El cielo se abrió cuando el 8 de julio se anunció el nombramiento de Adrianus Simonis como arzobispo coadjutor de Utrecht con derecho de sucesión. Tomó oficialmente el relevo al cardenal Willebrands el 8 de diciembre, quien escribió a sus fieles despidiéndose: “Este cambio será inesperado y también decepcionante para muchos. Muchos lo sentirán como doloroso. Lo entiendo y así lo siento con vosotros. Sin embargo, os pido que acojáis a Mons. Simonis, mi coadjutor y sucesor, con comprensión y apoyo”. El cabildo de Utrecht, que había presentado a la Congregación de los Obispos una terna de nombres y había apoyado con una serie de argumentos y consideraciones la candidatura de un “diocesano”, declaró: “Aceptamos este nombramiento, sin embargo, no podemos ocultar que provoca una profunda decepción en nuestra fe en la Iglesia”. El propio Willebrands, hablando en la radio y en la televisión, la noche del 8 de diciembre, declaró que tenía dificultades con el nombramiento. Y comentó: “En Holanda, las opiniones son diferentes de las del Papa. Si se hubieran tenido en cuenta las consideraciones del cabildo y de otros, se habría evitado la decepción. Ciertamente, el Papa ha entendido que no presentaban la fuerza requerida para cambiar sus decisiones”. Un centenar de sacerdotes, en una carta abierta al Papa, le preguntaron por qué no había tenido en cuenta la presentación de candidatos, cuidadosamente preparada por el cabildo. Le escribieron a Simonis preguntándole por qué había aceptado el nombramiento, a pesar de saber que su nombre no estaba en la terna presentada por el cabildo. Le señalaron algunos puntos irrenunciables: entre ellos, la preferencia por los débiles y los pobres; la necesidad de la colaboración de todos los fieles; la igualdad de hombres y mujeres en la Iglesia; la necesidad de la colaboración pastoral y la reincorporación de los sacerdotes casados; la consulta leal del consejo pastoral diocesano y de los decanos o arciprestes; seguir confiando la formación al ministerio pastoral a la escuela católica superior con sede en Utrecht.

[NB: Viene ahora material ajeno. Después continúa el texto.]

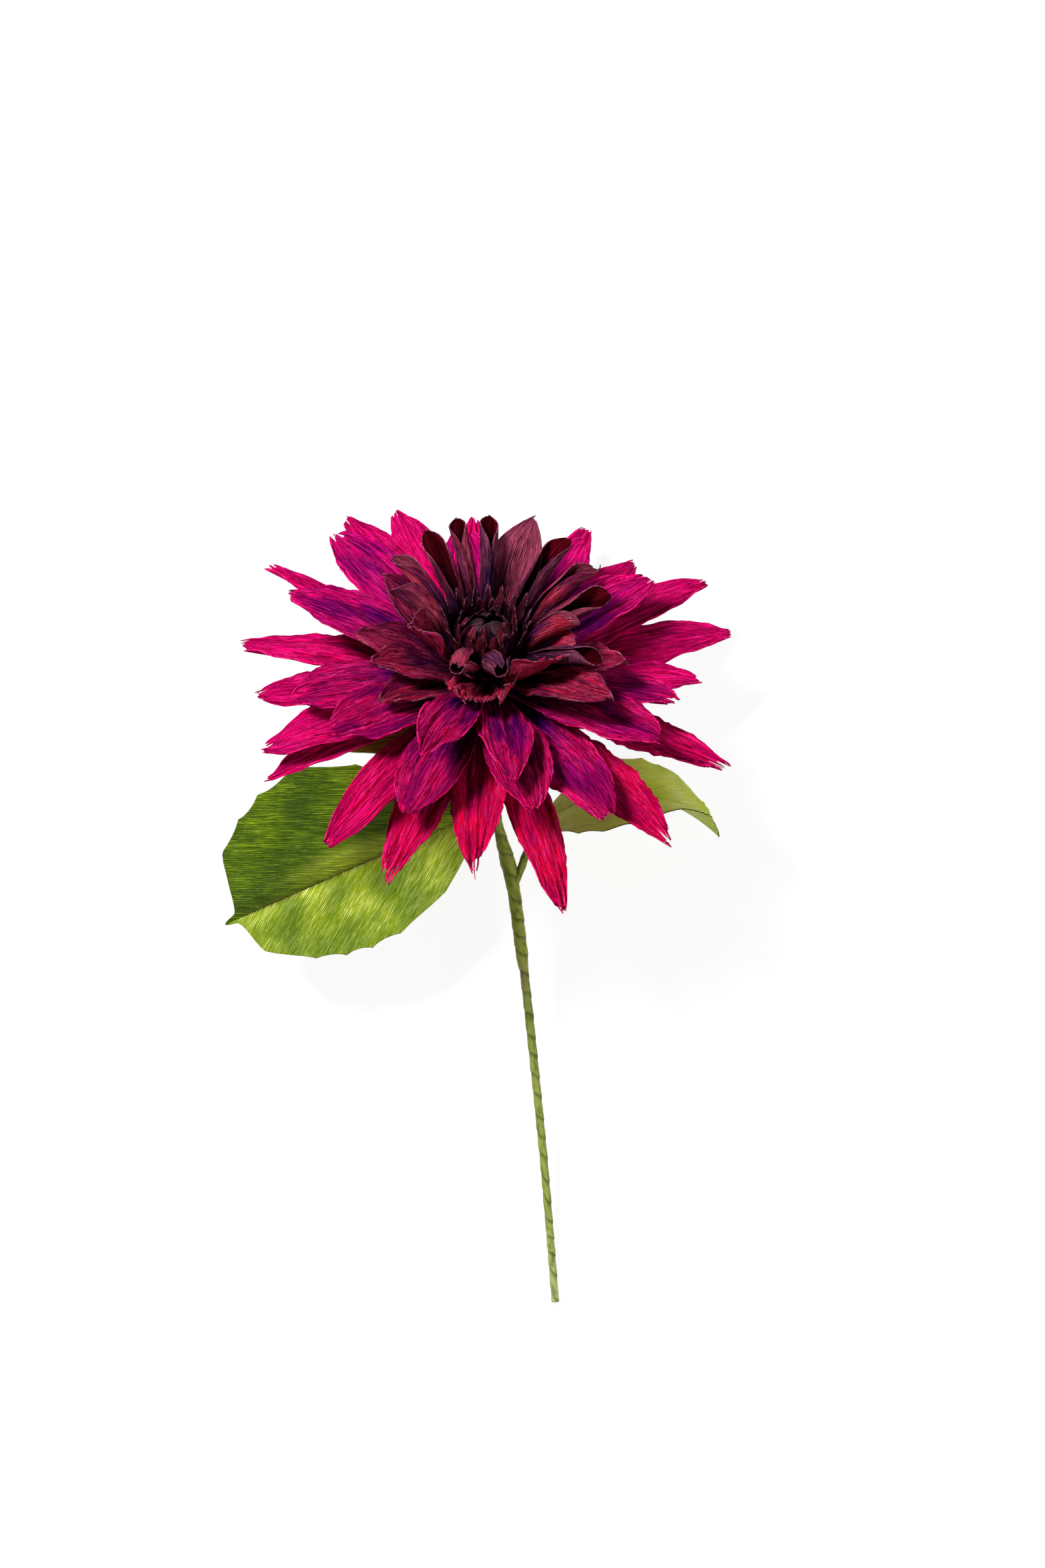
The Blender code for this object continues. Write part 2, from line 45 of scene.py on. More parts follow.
def linear(code):
    """An sRGB hex colour as the linear colour that a shader takes."""
    shares = [int(code[at:at + 2], 16) / 255 for at in (1, 3, 5)]
    return (*(s / 12.92 if s <= 0.04045 else ((s + 0.055) / 1.055) ** 2.4 for s in shares), 1)


def add(material, kind, settings, sockets):
    """Adds a node to a material. settings are its properties, and sockets its inputs by name or
    number, each with a value, another node's output, or a node for its first output."""
    made = material.node_tree.nodes.new("ShaderNode" + kind)
    for key, value in settings.items():
        setattr(made, key, value)
    for key, value in sockets.items():
        if isinstance(value, bpy.types.Node):
            value = value.outputs[0]
        if isinstance(value, bpy.types.NodeSocket):
            material.node_tree.links.new(value, made.inputs[key])
        else:
            made.inputs[key].default_value = value
    return made


def blank(name):
    """A material with nothing in it yet."""
    material = bpy.data.materials.new(name)
    material.use_nodes = True
    material.node_tree.nodes.clear()
    return material


def steps(ramp, stops):
    """Sets a colour ramp's stops from (place, colour) pairs."""
    line = ramp.color_ramp
    line.elements[0].position, line.elements[1].position = stops[0][0], stops[-1][0]
    line.elements[0].color, line.elements[1].color = linear(stops[0][1]), linear(stops[-1][1])
    for place, colour in stops[1:-1]:
        line.elements.new(place).color = linear(colour)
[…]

Vi a Simonis de nuevo en 1987. Acababa de regresar de una reunión con Juan Pablo II sobre la aplicación del controvertido sínodo de los Países Bajos. “hemos dado, me dijo, un repaso a las ‘conclusiones’, del documento elaborado después del sínodo. La situación es triste. ¡Qué extraños son estos holandeses! Rigoristas y tercos. Mucho mejor los italianos”. En julio de 1989, lo visité en su casa. Estaba obsesionado con la continua exigencia de abolir la ley del celibato: “¿Cree usted que derogándola se resuelven los problemas de nuestra Iglesia?  No, no... El problema es más profundo, más grave. Aquí en Holanda, muchos católicos dicen tener dificultades con el santo Padre porque es demasiado severo, restaurador, porque no acepta el acceso de las mujeres al sacerdocio, es rigorista en el campo sexual, etc. Los protestantes no tienen Papa, permiten a las mujeres el acceso al ministerio, son menos estrictos en materia sexual, y, sin embargo, tienen problemas. Padecen un declive más preocupante que el de la Iglesia Católica. Estoy convencido de que nos enfrentamos a una verdadera crisis de fe”.

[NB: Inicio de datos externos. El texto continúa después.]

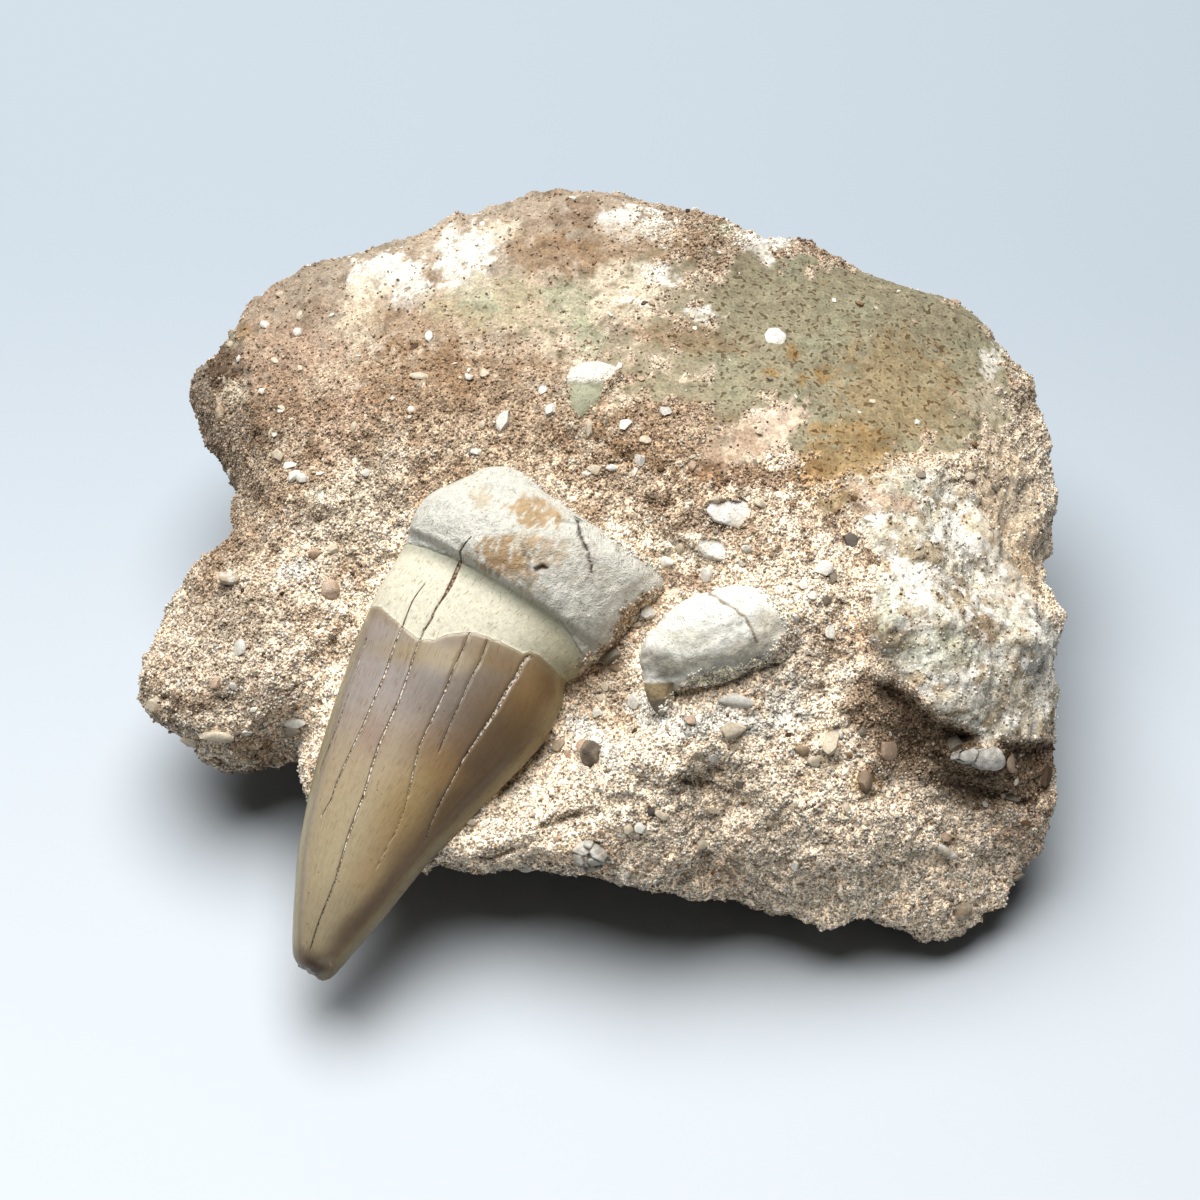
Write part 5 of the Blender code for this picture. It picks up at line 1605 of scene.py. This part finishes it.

¿Y la famosa “teología holandesa”? “Hablo a título personal. Tengo muy poca relación con los teólogos. No vienen a mí y no tengo tiempo para ir a ellos porque tengo muchas cosas que hacer: visitar las parroquias, recibir a tantas y tantas personas. No tengo tiempo”. Era bien conocida su posición sobre el feminismo y la homosexualidad y la cólera que provocaba entre feministas y homosexuales: “Sí, he sido sometido a dos juicios, que se han resuelto a mi favor. Pero las feministas han apelado y el caso continúa. Hablo como obispo de la sexualidad y explico la posición de la Iglesia refiriéndome a los documentos de la Santa Sede. Me han acusado de incurrir en incitación a la discriminación”.

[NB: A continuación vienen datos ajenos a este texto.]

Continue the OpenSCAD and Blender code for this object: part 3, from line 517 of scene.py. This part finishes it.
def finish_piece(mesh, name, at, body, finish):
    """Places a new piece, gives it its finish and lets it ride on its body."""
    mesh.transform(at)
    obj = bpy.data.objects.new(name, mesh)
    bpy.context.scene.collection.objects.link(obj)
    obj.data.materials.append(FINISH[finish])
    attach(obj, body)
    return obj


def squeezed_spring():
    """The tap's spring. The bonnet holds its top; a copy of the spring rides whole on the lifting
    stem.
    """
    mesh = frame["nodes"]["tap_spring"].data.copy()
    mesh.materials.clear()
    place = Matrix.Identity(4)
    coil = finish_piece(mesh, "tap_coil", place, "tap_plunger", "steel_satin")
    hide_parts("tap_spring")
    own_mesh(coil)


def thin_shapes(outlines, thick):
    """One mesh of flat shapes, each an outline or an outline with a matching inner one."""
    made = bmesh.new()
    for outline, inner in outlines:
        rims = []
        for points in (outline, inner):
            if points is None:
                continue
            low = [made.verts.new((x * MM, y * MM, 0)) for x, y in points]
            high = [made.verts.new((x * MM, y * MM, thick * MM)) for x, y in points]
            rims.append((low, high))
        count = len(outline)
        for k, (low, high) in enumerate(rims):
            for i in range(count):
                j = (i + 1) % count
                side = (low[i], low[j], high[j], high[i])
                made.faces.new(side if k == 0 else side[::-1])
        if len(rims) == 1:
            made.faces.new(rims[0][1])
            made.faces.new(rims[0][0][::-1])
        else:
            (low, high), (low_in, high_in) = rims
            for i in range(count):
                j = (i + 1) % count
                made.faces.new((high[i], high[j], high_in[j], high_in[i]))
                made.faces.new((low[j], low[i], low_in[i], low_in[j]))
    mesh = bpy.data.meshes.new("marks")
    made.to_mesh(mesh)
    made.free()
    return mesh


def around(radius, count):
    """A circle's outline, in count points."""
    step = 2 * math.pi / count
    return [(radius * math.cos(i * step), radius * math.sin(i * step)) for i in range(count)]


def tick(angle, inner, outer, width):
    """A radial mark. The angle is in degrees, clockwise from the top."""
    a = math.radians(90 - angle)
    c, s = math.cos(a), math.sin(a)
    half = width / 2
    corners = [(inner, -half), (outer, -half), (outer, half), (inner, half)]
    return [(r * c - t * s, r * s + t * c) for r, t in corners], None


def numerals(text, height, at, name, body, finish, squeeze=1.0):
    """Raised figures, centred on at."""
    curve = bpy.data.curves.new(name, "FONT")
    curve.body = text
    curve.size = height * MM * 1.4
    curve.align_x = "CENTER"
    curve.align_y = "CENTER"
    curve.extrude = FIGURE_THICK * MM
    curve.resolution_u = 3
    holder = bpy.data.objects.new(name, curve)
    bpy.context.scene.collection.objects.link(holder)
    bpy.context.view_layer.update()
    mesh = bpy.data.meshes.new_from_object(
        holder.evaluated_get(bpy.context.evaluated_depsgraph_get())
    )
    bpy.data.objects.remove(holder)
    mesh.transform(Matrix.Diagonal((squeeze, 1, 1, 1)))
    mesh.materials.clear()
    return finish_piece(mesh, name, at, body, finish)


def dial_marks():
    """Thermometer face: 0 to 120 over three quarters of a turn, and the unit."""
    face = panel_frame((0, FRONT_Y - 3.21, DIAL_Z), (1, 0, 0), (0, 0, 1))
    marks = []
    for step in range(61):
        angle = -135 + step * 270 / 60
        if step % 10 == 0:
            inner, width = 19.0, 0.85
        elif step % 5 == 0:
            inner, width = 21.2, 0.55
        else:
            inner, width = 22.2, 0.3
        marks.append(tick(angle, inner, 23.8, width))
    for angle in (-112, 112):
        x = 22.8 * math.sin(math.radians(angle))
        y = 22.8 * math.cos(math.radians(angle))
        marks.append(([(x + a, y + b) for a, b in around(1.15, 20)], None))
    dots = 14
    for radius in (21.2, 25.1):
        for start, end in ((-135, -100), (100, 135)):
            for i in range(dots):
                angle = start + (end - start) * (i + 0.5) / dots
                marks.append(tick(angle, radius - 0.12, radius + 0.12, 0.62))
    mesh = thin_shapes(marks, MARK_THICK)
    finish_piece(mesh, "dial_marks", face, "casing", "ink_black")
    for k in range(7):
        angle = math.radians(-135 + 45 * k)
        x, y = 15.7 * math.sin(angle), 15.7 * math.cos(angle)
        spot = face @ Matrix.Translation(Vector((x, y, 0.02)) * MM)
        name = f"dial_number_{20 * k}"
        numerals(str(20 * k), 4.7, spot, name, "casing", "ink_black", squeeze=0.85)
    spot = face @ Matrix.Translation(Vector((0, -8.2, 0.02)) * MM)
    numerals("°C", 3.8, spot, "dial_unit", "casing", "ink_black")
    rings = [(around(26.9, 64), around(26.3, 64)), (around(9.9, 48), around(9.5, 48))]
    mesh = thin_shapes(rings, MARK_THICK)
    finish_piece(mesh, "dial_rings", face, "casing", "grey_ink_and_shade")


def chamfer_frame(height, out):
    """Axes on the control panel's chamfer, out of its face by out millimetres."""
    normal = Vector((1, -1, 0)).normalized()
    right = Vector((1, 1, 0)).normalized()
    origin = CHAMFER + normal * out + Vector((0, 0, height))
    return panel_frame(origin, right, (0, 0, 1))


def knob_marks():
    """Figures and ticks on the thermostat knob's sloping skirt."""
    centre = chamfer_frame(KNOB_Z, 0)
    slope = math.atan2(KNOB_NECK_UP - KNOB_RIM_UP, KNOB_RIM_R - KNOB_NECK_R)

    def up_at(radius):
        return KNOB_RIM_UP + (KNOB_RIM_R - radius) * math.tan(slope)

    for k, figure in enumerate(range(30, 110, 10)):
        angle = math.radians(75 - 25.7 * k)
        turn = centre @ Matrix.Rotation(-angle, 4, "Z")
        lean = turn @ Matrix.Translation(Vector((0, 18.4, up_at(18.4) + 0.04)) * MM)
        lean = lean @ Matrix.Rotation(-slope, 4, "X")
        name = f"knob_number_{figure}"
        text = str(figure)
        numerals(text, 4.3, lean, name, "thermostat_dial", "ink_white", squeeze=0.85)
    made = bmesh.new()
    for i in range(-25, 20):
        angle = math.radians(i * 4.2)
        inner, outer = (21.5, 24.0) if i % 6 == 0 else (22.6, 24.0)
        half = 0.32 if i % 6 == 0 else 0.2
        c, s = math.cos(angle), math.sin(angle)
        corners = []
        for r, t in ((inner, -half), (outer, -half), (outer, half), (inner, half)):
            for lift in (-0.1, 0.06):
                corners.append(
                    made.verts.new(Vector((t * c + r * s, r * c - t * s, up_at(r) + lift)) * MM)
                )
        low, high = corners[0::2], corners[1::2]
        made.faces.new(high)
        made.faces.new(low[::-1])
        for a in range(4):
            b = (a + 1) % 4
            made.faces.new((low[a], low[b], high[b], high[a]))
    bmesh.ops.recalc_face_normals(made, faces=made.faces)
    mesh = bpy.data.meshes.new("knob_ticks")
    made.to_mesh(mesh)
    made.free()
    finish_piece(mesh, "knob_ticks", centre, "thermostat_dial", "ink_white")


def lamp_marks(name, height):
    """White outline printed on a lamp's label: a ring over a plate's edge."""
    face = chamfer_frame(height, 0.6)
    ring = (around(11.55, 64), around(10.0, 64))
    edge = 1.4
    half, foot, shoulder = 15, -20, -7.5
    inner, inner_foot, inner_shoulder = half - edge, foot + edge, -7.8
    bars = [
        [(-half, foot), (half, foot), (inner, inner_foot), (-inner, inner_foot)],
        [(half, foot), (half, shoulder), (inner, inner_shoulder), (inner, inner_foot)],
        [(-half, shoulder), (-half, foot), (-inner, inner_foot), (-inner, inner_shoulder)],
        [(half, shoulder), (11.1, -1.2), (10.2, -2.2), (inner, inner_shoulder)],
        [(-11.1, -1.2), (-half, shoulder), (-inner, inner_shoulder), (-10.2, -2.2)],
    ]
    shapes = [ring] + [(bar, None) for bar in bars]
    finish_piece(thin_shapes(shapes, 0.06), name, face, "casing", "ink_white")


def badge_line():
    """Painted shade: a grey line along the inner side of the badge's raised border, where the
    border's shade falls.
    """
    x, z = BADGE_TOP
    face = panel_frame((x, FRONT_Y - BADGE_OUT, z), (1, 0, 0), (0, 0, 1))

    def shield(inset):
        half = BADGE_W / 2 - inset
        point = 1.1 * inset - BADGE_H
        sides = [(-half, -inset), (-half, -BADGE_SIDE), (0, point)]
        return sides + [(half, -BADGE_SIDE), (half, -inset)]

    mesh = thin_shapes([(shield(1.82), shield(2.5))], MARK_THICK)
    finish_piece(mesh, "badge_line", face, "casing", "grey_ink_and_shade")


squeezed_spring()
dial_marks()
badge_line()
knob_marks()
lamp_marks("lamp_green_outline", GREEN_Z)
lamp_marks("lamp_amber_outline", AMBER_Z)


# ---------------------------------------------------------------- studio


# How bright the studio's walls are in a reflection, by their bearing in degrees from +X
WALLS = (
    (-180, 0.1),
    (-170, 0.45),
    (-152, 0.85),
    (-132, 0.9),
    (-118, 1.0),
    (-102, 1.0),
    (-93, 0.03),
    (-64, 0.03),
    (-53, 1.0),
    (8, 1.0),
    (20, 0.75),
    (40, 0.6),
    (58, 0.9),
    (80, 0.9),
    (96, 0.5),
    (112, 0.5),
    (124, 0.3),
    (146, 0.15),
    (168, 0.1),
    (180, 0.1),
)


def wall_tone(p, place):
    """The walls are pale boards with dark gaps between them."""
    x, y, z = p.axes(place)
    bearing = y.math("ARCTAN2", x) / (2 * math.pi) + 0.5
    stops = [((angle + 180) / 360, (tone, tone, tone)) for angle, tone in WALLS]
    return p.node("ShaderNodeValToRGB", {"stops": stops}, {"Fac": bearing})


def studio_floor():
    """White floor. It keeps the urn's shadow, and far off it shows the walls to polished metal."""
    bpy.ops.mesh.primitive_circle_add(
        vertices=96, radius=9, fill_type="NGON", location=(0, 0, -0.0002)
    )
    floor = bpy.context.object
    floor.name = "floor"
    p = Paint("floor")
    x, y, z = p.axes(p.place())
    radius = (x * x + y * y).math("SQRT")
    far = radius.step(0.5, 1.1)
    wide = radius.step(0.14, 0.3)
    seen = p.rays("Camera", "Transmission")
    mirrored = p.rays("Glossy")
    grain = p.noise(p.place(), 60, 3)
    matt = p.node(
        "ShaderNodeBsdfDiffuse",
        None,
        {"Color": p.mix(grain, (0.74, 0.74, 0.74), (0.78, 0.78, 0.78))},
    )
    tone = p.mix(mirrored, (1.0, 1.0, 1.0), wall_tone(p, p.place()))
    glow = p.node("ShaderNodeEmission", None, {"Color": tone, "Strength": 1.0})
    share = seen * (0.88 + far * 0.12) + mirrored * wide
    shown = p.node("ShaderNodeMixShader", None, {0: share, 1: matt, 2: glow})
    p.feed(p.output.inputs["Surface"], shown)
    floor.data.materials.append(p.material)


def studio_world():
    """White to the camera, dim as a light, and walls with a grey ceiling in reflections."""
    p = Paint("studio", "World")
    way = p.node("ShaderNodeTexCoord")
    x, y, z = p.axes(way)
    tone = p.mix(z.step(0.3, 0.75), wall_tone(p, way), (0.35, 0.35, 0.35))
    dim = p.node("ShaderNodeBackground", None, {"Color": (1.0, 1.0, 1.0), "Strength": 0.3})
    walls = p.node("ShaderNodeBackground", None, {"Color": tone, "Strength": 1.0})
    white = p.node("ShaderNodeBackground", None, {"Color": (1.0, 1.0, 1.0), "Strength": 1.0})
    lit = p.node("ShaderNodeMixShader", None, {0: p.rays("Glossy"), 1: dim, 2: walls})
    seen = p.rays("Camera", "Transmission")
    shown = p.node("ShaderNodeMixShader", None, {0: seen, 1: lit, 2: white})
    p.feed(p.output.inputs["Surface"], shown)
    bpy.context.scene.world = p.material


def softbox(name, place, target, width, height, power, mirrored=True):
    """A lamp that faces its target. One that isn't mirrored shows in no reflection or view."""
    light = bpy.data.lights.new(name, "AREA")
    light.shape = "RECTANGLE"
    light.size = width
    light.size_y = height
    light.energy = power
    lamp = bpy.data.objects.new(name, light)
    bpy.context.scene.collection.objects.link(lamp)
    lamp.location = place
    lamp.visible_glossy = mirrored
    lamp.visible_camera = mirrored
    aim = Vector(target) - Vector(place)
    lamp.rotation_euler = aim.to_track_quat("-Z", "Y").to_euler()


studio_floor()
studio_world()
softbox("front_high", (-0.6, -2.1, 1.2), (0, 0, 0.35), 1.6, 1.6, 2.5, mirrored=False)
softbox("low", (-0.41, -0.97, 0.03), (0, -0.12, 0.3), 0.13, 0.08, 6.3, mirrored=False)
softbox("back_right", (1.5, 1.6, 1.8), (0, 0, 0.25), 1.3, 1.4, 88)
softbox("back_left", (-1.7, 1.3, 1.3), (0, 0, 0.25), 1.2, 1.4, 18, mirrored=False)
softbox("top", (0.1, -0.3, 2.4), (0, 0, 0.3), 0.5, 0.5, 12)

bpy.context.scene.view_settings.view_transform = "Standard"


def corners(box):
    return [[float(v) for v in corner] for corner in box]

A diez años del sínodo de 1980, todavía había quienes trataban de responder a las muchas preguntas abiertas, pero la mayoría se había olvidado por completo de ellas. Coral la convicción de que la decisión adoptada había sido totalmente incorrecta, impuesta desde arriba. La política de la Santa Sede en el nombramiento de los nuevos obispos ciertamente no había sido brillante y se podían ver sus consecuencias. Van Munster, el Secretario Franciscano de la Conferencia Episcopal, me confió: “Tendremos que padecer esta situación otros diez años” ¿La culpa? Una sonrisa triste.